My first job was as a waitress at a restaurant, where I worked for one year and four months. During this time, my English improved a lot and I became more adept. Before working there I’d never heard of the words for tuna, or shrimp, pork, cheddar, or the names for all the different kinds of cheese. I knew just the very basics: fish, meat, cheese. Everything else I learned there.
One day, an American family came into the place. They were joking around and laughing loudly and joyfully. The father asked for “Falafel, extra hot,” and I’d brought him some tabasco along with the order. He looked at me and said: “Yes, that’s indeed really hot.” I didn’t know back then that “hot,” which meant very warm, also meant “spicy.” I thought he was saying, it's too warm. So I said: “Should I put it in the fridge for a bit?” And they all burst into loud laughter. He said: “No, it’s good, would you like to taste it?” They thought I was joking around! It took a few years before the meaning of my “special joke” dawned on me and I realized why they’d laughed that day. I remember they’d already been totally caught up in waves of hysterical laughter and that’s also why they thought I was kidding when I mentioned the fridge. To this day no one but me knows that I was actually very serious.
I had an Iranian friend who was a translator for lawyers. I always saw translation as something amazing, because it provided excellent earnings and a good standard of living. One day my friend invited me to go translate in her stead. I was really nervous about it, but she thought I’d be able to do it perfectly. This was the beginning of my second career in the UK for the next three years.
In January 2003, I was a member of WASSR, an NGO working to ensure that the elderly have access to their rights and to the support services available to them. The organization realized that their outreach was exclusively to people who were white and British, and they needed to diversify and become more inclusive. They decided to try and target senior citizens from the BAME communities (that is, Black, Asian, and Minority Ethnic). So, they were looking for someone who was fluent in languages other than English and who had good presentation skills. I fit the bill very well: I spoke both Arabic and Kurdish in addition to English. I got the job.
The next seven years during which I worked at WASSR were a real learning experience, increasing my maturity, reshaping my convictions and helping me grow as a person, as a refugee, as a member of British society, as a Kurd and an Iraqi. They raised my standards, I came to understand racism, discrimination, power dynamics within the workplace, as well as many other things besides.

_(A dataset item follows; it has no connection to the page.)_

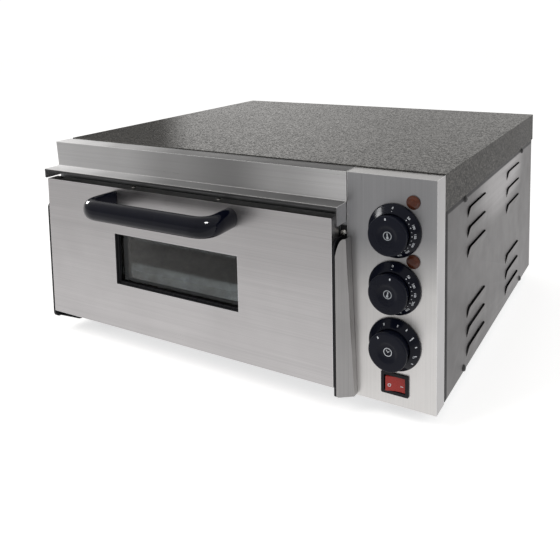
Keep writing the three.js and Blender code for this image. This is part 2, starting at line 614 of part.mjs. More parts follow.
// ================= assembly =================
place('base_pan', basePan(), 'steelDark')
for (const [tag, [x, y]] of Object.entries(FEET)) place(`foot_${tag}`, foot(x, y), 'rubber')
place('right_side_panel', sidePanel(1), 'steelDark')
place('left_side_panel', sidePanel(-1), 'steelDark')
place('back_panel', backPanel(), 'steelDark')
place('top_cover', topCover(), 'cover')
place('front_hood', frontHood(), 'steel')
place('control_panel', controlPanel(), 'steel')
place('front_frame', frontFrame(), 'steelDark')
place('hinge_plate_left', hingePlateLeft(), 'black')
place('hinge_plate_right', hingePlateRight(), 'black')
place('hinge_guard', hingeGuard(), 'steel')
place('hinge_plate_screw', hingePlateScrew(), 'zinc')
place('hinge_pin_left', hingePin(-3.9, 14), 'zinc')
place('hinge_pin_right', hingePin(434.8, 451.1), 'zinc')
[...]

Working for WASSR enabled me to comprehend payrolls and to pay taxes, which increased my confidence. As the years went on, it also helped me to offer support to elderly people who had lived their entire lives, or most of their lives in the UK. It increased my self-esteem, and transformed my self-perception from that of a victim receiving social support services to someone helping provide them to others, regardless of their race, culture, or gender. I felt dynamic, I felt a sense of belonging, I felt like a person with rights and duties, living in a country like the UK, which in turn made me feel like this was my home, my country, just as once Iraq and Kurdistan were my home and country.
Integration played a very important role in my life and career, especially when it came to women’s issues. I’ve spent the last ten years of my working life at KWEMO, the Kurdish and Middle Eastern Women’s Organization in the UK, which I helped found in 1999. I spent six years as the director of integrated programs for women and isolated women. I worked with some very closed-off groups of women, helping them learn English and acquire technical skills and knowledge. We’d visit museums and farms and local libraries, helping people get volunteer positions or jobs or begin their university studies. Now I’m working on funding, gathering donations for projects that help with integrating women into British society.
This was the story of my life’s journey in the UK, one I embarked on 21 years ago.